Vor 50 Jahren am Ö-Ring: Randale im Fahrerlager
Bevor die Startflagge zum 2. Lauf der GT-Europameisterschaft am Österreich-Ring (heute Red Bull Ring) Ende Mai 1975 fiel, gab es am Vortag erstmal richtig Zoff im Fahrerlager.
Ausgangspunkt war ein als Friedensgipfel verabredetes 4-Augen-Gespräch zwischen den Teamchefs von Porsche-Tebernum aus Krefeld und dem Kölner Porsche-Rennstall von Erwin Kremer. In einer sachlichen Diskussion sollten vorhandene Spannungen zwischen den beiden Porsche-Teams geklärt werden.
Doch die Stimmverteilung gestaltete sich zur Verwunderung des verabredungsgemäß alleine angetretenen Erwin Kremer zu dessen Nachteil, denn Tebernum-Manager und Ex-Porsche-Rennfahrer Franz-Josef Weißkopf kam nicht alleine.
In seiner Begleitung befanden sich sein Nummer-1-Chauffeur Clemens Schickentanz, dazu der Tebernum nahestehende Porsche-Pilot Hartwig Bertrams und zu allem Überfluss auch noch ein Rechtsanwalt. Die Herren sollten laut Weißkopf «sicherheitshalber als neutrale Zeugen nur zuhören».
Die ungleiche Diskussionsrunde 4 gegen 1 mutierte dann auch schnell zu einem hitzigen Wortgefecht, in dessen Verlauf es zu ersten Handgreiflichkeiten kam. So soll Schickentanz seinen Ex-Teamchef Kremer «angefasst» haben, was der sich wiederum mit einer Gegenbewegung nachdrücklich verbat.

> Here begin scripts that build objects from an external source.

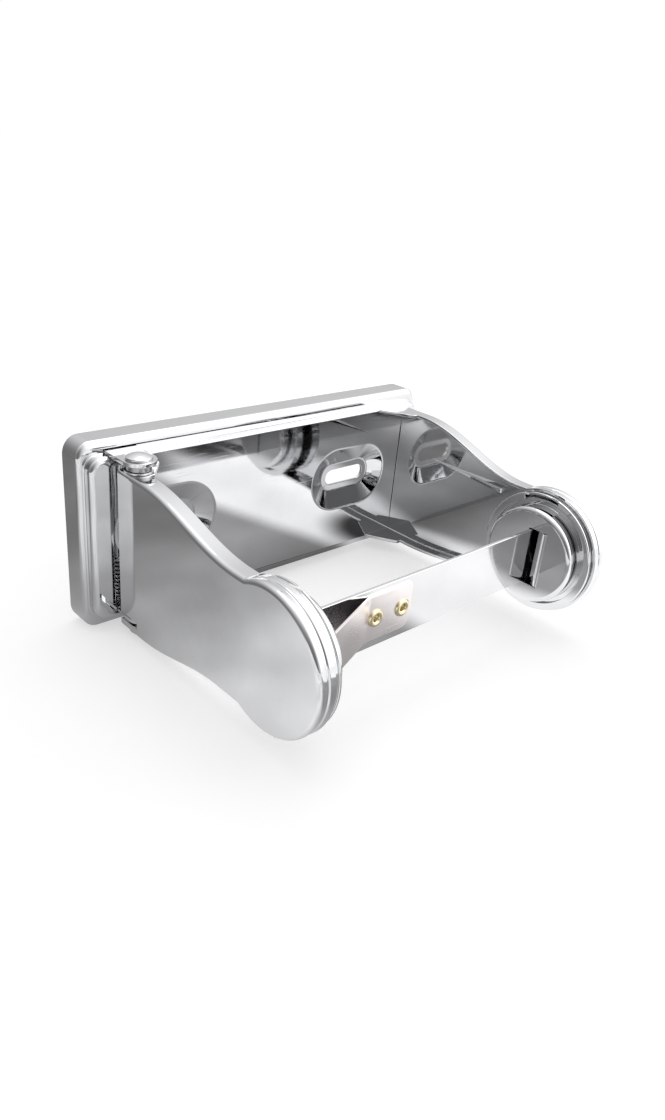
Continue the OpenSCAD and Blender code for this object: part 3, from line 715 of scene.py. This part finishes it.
def makeSlotLip():  # rolls over at the front of the slot, then slopes in beside the bar's end
    x0, front = places["discX"], places["hubY"] - hub["slotFront"]
    tall = hub["slotHalf"] - hub["lipGap"]
    low, reach = places["hubZ"] - tall, front + hub["lipReach"]
    piece = startPiece("slotLip")
    rollY, rollX = hub["lipRollAt"]
    roll = arcRun(front + rollY, x0 + rollX, hub["lipRoll"], *hub["lipTurn"], hub["lipRounds"])
    drawPath([(x, y, low) for y, x in roll] + [(x0 + hub["lipEnd"], reach, low)])
    pickAll()
    pull(0, 0, 2 * tall)
    pick("VERT", lambda v: near(v.co.y, reach))
    bpy.ops.mesh.bevel(offset=hub["lipCorner"], segments=4, affect="VERTICES")
    faceOut()
    letGo()
    thicken(piece, hub["lipSheet"])
    return piece


def makeRightHub():
    x0, hubY, hubZ = places["discX"], places["hubY"], places["hubZ"]
    piece = turned("rightHub", hubProfile(), (x0, hubY, hubZ), (1, 0, 0), ring=False)
    before, past = hub["slotCut"]
    cutBlock(piece, (x0 - before, hubY - hub["slotFront"], hubZ - hub["slotHalf"]),
             (x0 + past, hubY + hub["slotRear"], hubZ + hub["slotHalf"]))
    joinTo(piece, makeSlotLip())
    bringHome(piece, "right_hub", "right_hub_body", "chrome_sheet", edge=hub["edge"])


def makeLeftHub():
    x0, hubY, hubZ, play = places["discX"], places["hubY"], places["hubZ"], hub["play"]
    piece = turned("leftHub", hubProfile(), (-x0, hubY, hubZ), (-1, 0, 0), ring=False)
    before, past = hub["slotCut"]
    thick, tall = bar["thick"] / 2 + play, bar["height"] / 2 + play
    cutBlock(piece, (-x0 - past, hubY - thick, hubZ - tall),
             (-x0 + before, hubY + thick, hubZ + tall))
    legX, legLong = hub["legCut"]
    middle = Vector((-x0 - legX, hubY - bar["thick"] / 2 - hub["legAtDisc"], bracketZ()))
    half = Vector((legLong, bar["bracketSheet"] / 2 + play, bar["bracketHeight"] / 2 + play))
    cutBlock(piece, middle - half, middle + half, turn=(0, 0, math.radians(bar["bracketAngle"])))
    bringHome(piece, "left_hub", "left_hub_body", "chrome_sheet", edge=hub["edge"])


# Bar, bracket and rivets
bar = {
    "height": 20.4, "thick": 1.2, "edge": 0.2, "fold": 0.9, "foldRounds": 5,
    "end": 55.0, "endCorner": 1.2, "foot": -54.2, "footDepth": 5.6,
    "bracketEnd": -9.5, "bracketFold": -28.5, "bracketFar": -55.0, "bracketAngle": 22,
    "bracketHeight": 15.4, "bracketSheet": 0.8, "bracketTop": 8.2,
    "lowCorner": 3.5, "topCorner": 0.8, "bracketEdge": 0.12,
    "rivets": (-13.6, -25.0), "rivetBore": 1.95, "boreLength": 6,
}
rivet = {
    "outer": 3.0, "bore": 1.1, "shank": 1.9, "tail": 2.6,
    "head": 0.75, "headRounds": 14, "edge": 0.08,
}


def bracketZ():
    return places["hubZ"] + bar["bracketTop"] - bar["bracketHeight"] / 2


def foldAt(test):
    pick("EDGE", test)
    bpy.ops.mesh.bevel(offset=bar["fold"], segments=bar["foldRounds"], affect="EDGES")


def boreRivets(piece, y):
    for x in bar["rivets"]:
        cutHole(piece, (x, y, bracketZ()), bar["rivetBore"], bar["boreLength"],
                turn=(math.pi / 2, 0, 0))


def makeBar():
    hubY, low = places["hubY"], places["hubZ"] - bar["height"] / 2
    foot, end = bar["foot"], bar["end"]
    piece = startPiece("spindleBar")
    drawPath([(foot, hubY - bar["footDepth"], low), (foot, hubY, low), (end, hubY, low)])
    pickAll()
    pull(0, 0, bar["height"])
    pick("VERT", lambda v: near(v.co.x, end))
    bpy.ops.mesh.bevel(offset=bar["endCorner"], segments=5, affect="VERTICES")
    foldAt(lambda e: allNear(e, 0, foot) and allNear(e, 1, hubY))
    faceOut()
    letGo()
    thicken(piece, bar["thick"])
    boreRivets(piece, hubY)
    bringHome(piece, "spindle_bar", "left_hub_body", "plated_bar", edge=bar["edge"])


def makeBracket():
    front, mid, half = places["hubY"] - bar["thick"] / 2, bracketZ(), bar["bracketHeight"] / 2
    fold, end = bar["bracketFold"], bar["bracketEnd"]
    back = front - bar["bracketSheet"] / 2
    drop = (fold - bar["bracketFar"]) * math.tan(math.radians(bar["bracketAngle"]))
    piece = startPiece("barBracket")
    drawPath([(end, back, mid - half), (fold, back, mid - half),
              (bar["bracketFar"], back - drop, mid - half)])
    pickAll()
    pull(0, 0, bar["bracketHeight"])
    pick("VERT", lambda v: near(v.co.x, end) and v.co.z < mid)
    bpy.ops.mesh.bevel(offset=bar["lowCorner"], segments=8, affect="VERTICES")
    pick("VERT", lambda v: near(v.co.x, end) and near(v.co.z, mid + half))
    bpy.ops.mesh.bevel(offset=bar["topCorner"], segments=4, affect="VERTICES")
    foldAt(lambda e: allNear(e, 0, fold))
    faceOut()
    letGo()
    thicken(piece, bar["bracketSheet"])
    boreRivets(piece, front)
    bringHome(piece, "bar_bracket", "left_hub_body", "passivated_steel", edge=bar["bracketEdge"])


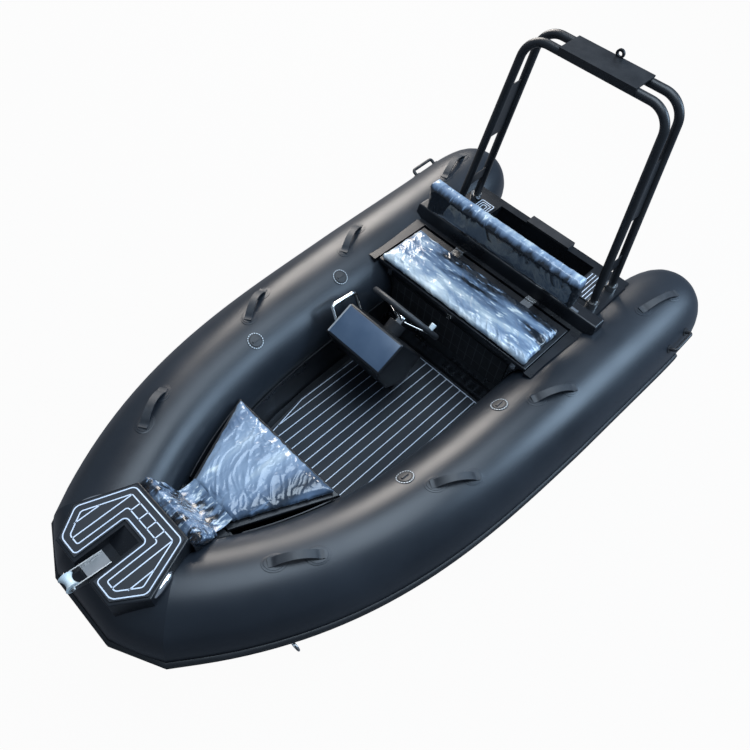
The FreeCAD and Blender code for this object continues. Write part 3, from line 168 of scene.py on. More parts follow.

Der Tebernum-Mann seinerseits interpretierte das als Angriff auf seinen Fahrer und schritt ohne lange Diskussion zum Faustkampf. Weißkopf verprügelte den offenkundig körperlich unterlegenen Kremer im Stil eines Amateurboxers.
Kremer musste ordentlich einstecken: Nach mehrfachen Fausthieben gegen den Kopf lag der Kontrahent wimmernd auf dem harten Boden des Fahrerlagers. Die übrigen Beteiligten hatten die Kampfhandlungen als feixende Zuschauer verfolgt, ohne selbst einzugreifen.
Für den arg traktierten Kremer endete die Schlägerei mit einer Gehirnerschütterung, Kopfprellungen und einem blauen Auge. Mit der unfreundlichen Bemerkung «hier hast du jetzt, was du brauchst» endete für Weißkopf die Kampfeinlage.
Danach verhängte der Veranstalter vor Ort ein Startverbot für das Team Tebernum und seine Fahrer. Und Kremer drohte in einer ersten Reaktion damit, ein paar kräftige Freunde aus der Kölner Halbwelt zu einem Revanche-Besuch nach Krefeld zu schicken. Dazu muss man wissen, dass um diese Zeit nahezu alle Kölner Unterwelt-Größen bei Kremer gekaufte und gewartete Porsche fuhren.
Möglicherweise hätte der Rachefeldzug aber gar keiner Drohung mit der Unterwelt bedurft und die Satisfaktion familienintern erledigt werden können. Denn Erwin Bruder Manfred, Technik-Chef im Team, galt zu dieser Zeit als durchaus schlagkräftiger Amateur-Boxer.
Tebernum-Mann Weißkopf jedenfalls sah Kremers Drohung eher gelassen: «Nach ein paar Wochen tut dem sowieso nix mehr weh und alles ist wieder gut.»
So schnell war freilich nichts gut, denn erstens beschäftigte sich die Kölner Staatsanwaltschaft nach einer Kremer-Anzeige gegen Tebernum/Weißkopf noch mit dem Fall und zweitens meldeten die Ö-Ring-Sportkommissare den Fall auch das deutsche ONS-Sportgericht zur weiteren Behandlung.
Ungeachtet der laufenden Verfahren stritten die Parteien auch in der Folgezeit unverdrossen weiter wie die Kesselflicker. Was letztlich dazu führte, dass Erwin Kremer mit seinem Porsche-Team neben dem Dauer-Krieg mit dem Kölner Lokalrivalen Georg Loos und dessen Gelo-Porsche-Rennstall noch eine weitere Dauerbaustelle an der Backe hatte.